The figures were compiled by economists at Lawrence Consulting.
The bulk of that cash helped miners at Costerfield and Fosterville. Both areas have gold mines, the former of which also digs up antimony.
A number of mining companies are also exploring for gold in other parts of Greater Bendigo.
Some are scouring other parts of central Victoria for minerals but have offices or other operations in town.
Greater Bendigo will likely maintain its place atop other municipalities in the short and medium term, the Minerals Council's Victoria division executive director James Sorahan said.
"It will take a long time before other mines get constructed," he said.
Some of those new mines could sink into central Victorian soil, though western parts of the state are thoguht to hold larger reserves rare earths and mineral sands, Mr Sorahan said.
In the meantime, Bendigo's boomtimes have left mining figures searching for more skilled workers.

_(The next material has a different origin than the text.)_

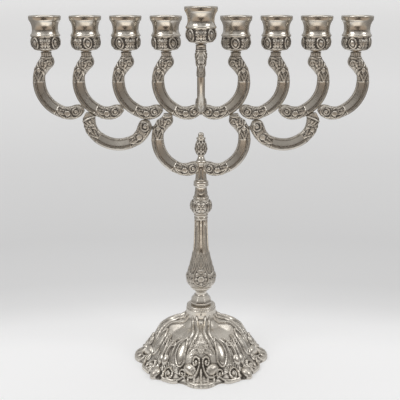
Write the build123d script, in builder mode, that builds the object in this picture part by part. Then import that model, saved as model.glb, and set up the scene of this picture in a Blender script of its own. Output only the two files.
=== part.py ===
"""A nine-light branched candelabrum in antique silver plate: stand, turning branch head, unscrewing cups."""
import os
from math import cos, radians, sin

from build123d import *

# Driving dimensions, in millimetres. The origin is the centre of the base on the table, +Z is up,
# the row of candles runs along X, and the raised ninth candle, the shamash, stands on the -Y side.
cup_pitch = 37.3  # between neighbouring candles in the row
inner_arc_x = 10.0  # arc centre of the innermost arm, from the stem's axis
row_arc_z = 284.0  # arc centres of the arms that carry the row of candles
bowl_arc_x, bowl_arc_z = 79.0, 254.0  # arc centre of each low bowl-shaped arm
main_arc_x, main_arc_z = 11.2, 229.0  # arc centre of each main arm, which grows from the hub
shamash_arc_y, shamash_arc_z = -9.5, 293.0  # arc centre of the shamash arm, which bows towards -Y
bowl_tilt = 50.0  # how far the bowl arms' casting is turned in the plane of the branches

arc_radius = 30.5  # centreline of every arm
arm_width = 12.0  # across the bar, in the plane of its arc
arm_thickness = 7.0
arm_edge_fillet = 2.4
neck_offset = 22.5  # from an arm's arc centre to the axis of its cup
neck_width = 10.7
neck_height = 28.0  # from an arm's arc centre to the top of its neck
solder_gap = 0.04  # between castings that are soldered together

thread_bore = 2.0  # radius of the tapped hole in an arm's neck, for an M4 stud
stud_radius = 1.95
stud_engagement = 7.0  # ten turns of a 0.7 mm pitch
running_gap = 0.05  # between faces that slide over each other
seat_radius, seat_thickness = 5.3, 0.8
cup_bore_radius = 11.0  # for a 22 mm candle
cup_height = 31.3
cup_floor = 5.6

rod_radius = 2.45  # M5 tie rod
rod_clearance = 2.75
rod_thread_bore = 2.5
base_top = 59.5
ceiling = 44.0  # underside of the base's solid neck
knob_top = 69.8
foot_top = 77.0
shaft_top = 152.0
knop_top = 170.0
ring_top = 172.2
spool_top = 188.0
hub_top = 204.0
hub_flat = 5.4  # half the distance between the ends of the two main arms
rod_top = 209.3

arm_outer = arc_radius + arm_width / 2
arm_inner = arc_radius - arm_width / 2
row_arc_x = [inner_arc_x + i * cup_pitch for i in range(4)]  # from the innermost arm outwards


def polar(radius, degrees):
    """A point given by its radius and angle."""
    return radius * cos(radians(degrees)), radius * sin(radians(degrees))


def save(part, label):
    """Labels a finished piece and writes its STEP file."""
    part.label = label
    export_step(part, f"parts/{label}.step")


def upright(x, y, z):
    """A vertical plane through a point, facing -Y, whose sketch axes are the model's X and Z."""
    return Plane(origin=(x, y, z), x_dir=(1, 0, 0), z_dir=(0, -1, 0))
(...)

They fear skills shortages could intensify.
"It's a challenge ... with the growth of the sector we need more people, and people with the right skills," Mr Sorahan said.
"It's mining engineers, geologists, field technicians and various trades."
The Minerals Council has been working with the region's high schools on programs to show students mining career possibilities.
That has included visits to Fosterville Gold Mine.
Mr Sorahan said the industry is also working with TAFEs statewide on courses to help fuel the boom.
It also wants to see more mines across Victoria.
Mr Sorahan said that the state's mines were often staffed by locals, rather than fly in, fly out workers, and relied on local economies for their supplies.
"The impact of a mine in a region, spending large amounts of money - with most of it staying in a state or local area - is huge," he said.